Infinity Nikki is a free-to-play open-world dress-up adventure set in Miraland. It mixes exploration, light platforming, crafting loops, and fashion-based challenges, where outfits are not only visual customisation but also a practical part of gameplay. In 2026 the title is best understood as an exploration-first game with wardrobe-building as the main progression engine.

What Infinity Nikki is in 2026: genre blend, pacing, and player goals

Infinity Nikki doesn’t follow the “combat-first” logic typical for many open-world games. The experience is structured around movement through regions, quest chains, environmental puzzles, and collecting materials and outfit pieces. Most of your “power” comes from what you wear and how you use it, not from levelling a weapon.

Progress is multi-track: story quests open new areas and activities, exploration fills your inventory with materials, and fashion systems give you reasons to revisit locations. This creates a loop where wandering is rarely wasted time, because even small detours usually feed into crafting, upgrades, or unlocking new outfit options.

For players, the realistic goal is not simply “finish the main story”, but to steadily expand their wardrobe, unlock mobility tools, and complete themed sets.
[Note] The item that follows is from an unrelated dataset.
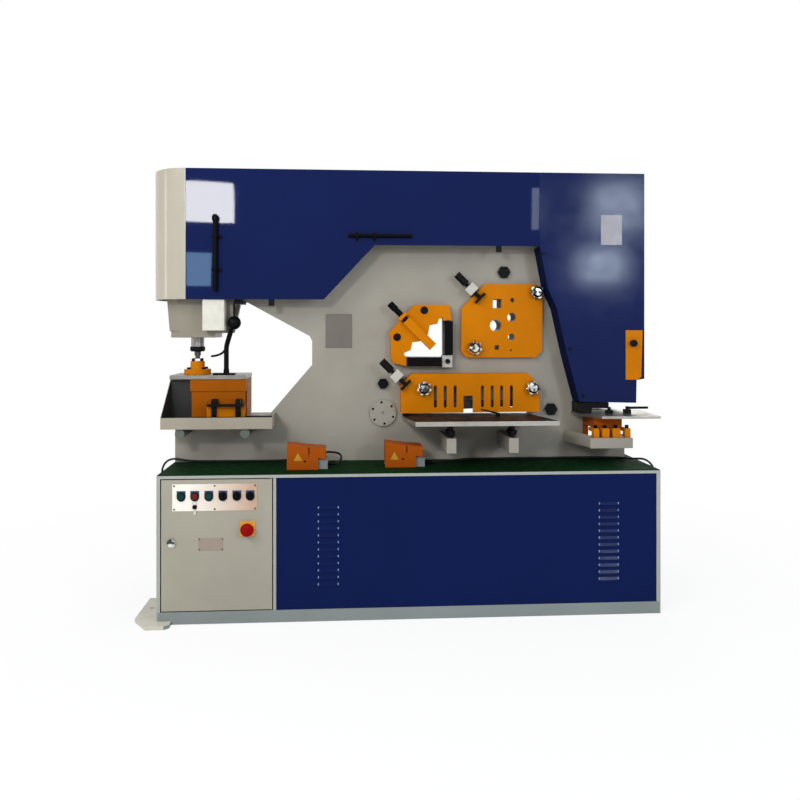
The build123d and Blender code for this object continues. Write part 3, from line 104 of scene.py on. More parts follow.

If you like structured collecting and incremental upgrades, the game’s pacing will feel natural; if you want constant high-intensity action, it may feel calmer by design.

Open-world traversal: Ability Outfits, verticality, and puzzle-first design

The signature mechanic is Ability Outfits: certain outfits grant specific skills that affect how you travel and interact with the world. That can include mobility-focused abilities, special interactions with objects, or mechanics that help you access hidden routes. The wardrobe is effectively your toolkit.

Because traversal is central, the world is designed to be read like a pathfinding problem. You spot a target point, identify the obstacle, switch to the outfit that solves it, and then continue exploring. This constant “observe → choose outfit → execute” rhythm is what makes movement feel purposeful rather than cosmetic.

Many challenges are built around environment logic rather than reflex-based difficulty. In practice, it means you’ll often be rewarded for paying attention—camera angles, landmarks, audio cues, and unusual geometry can point you toward collectibles, shortcuts, or puzzle solutions.

Fashion systems that matter: styling attributes, duels, and personalisation

Infinity Nikki keeps a strong styling identity: outfits and individual pieces have attributes that matter in fashion-focused challenges. When you enter a styling contest or a duel-like format, you’re not only choosing a look you like—you’re building an outfit that fits the scoring requirements.

This turns fashion into a strategy layer. You may own many pieces you prefer visually, but specific challenges can push you to balance appearance with attributes. Over time, your wardrobe becomes more flexible: you can respond to different themes without feeling forced into one narrow style.

Personalisation is also part of the long-term appeal. As your collection grows, you can shape a consistent “signature” look while still meeting gameplay needs. The game is built to support both mindsets: purely aesthetic play and systems-driven optimisation.

Collection and monetisation: gacha pulls, currencies, and realistic expectations

Like many free-to-play games, Infinity Nikki relies on randomised draws to deliver new clothing pieces and limited sets. The practical takeaway is simple: treat the gacha as optional acceleration and cosmetics, not as the only way to progress. Most core gameplay remains accessible without spending.

Set collection is often the hidden cost: completing a full outfit usually requires multiple pieces rather than one lucky draw. That’s why it’s smarter to plan around what you actually want to wear or use, instead of chasing every limited banner that appears.

If you decide to spend resources, focus on clarity: understand what the banner offers, how long it’s available, and what your chances are to reach a “guarantee” threshold if one exists. The healthiest approach is budgeting and patience, not impulse pulling.

Styling duel screen

Activities and progression loops: what you do between story chapters

Outside the main plot, Infinity Nikki is built around calm, repeatable activities that feed progression. Gathering loops—like collecting materials in the wild and completing small local tasks—support crafting and upgrades, so exploration stays meaningful even when you’re not advancing a quest.

These systems also explain why the world feels “busy” in a good way: there are constant small interactions that top up your supplies. Over time you learn efficient routes for certain materials, which makes your play smoother when you want to craft a specific outfit or complete an upgrade requirement.

For many players in 2026, the long-term appeal is the routine: a short session can still feel productive because you can gather, refine, craft, and expand your wardrobe even without tackling big story missions.

Co-op and social play: how it changes the experience

Co-op features add a social layer to exploration, letting you share the world with a friend for specific activities and joint wandering. In practice, it’s less about “beating content faster” and more about enjoying the world together—scouting paths, solving co-op-friendly puzzles, or simply taking photos and collecting materials side by side.

It’s important to keep expectations realistic: Infinity Nikki remains primarily a personal progression experience. Even when co-op is available, many parts of the story and account growth are designed to be driven by your own decisions and your own wardrobe development.

If you return after a break, it’s worth checking your in-game menus for mode availability and restrictions, because update cycles can refine which actions support co-op and which remain solo-only. That small check can save time and reduce confusion when you’re planning a session with someone else.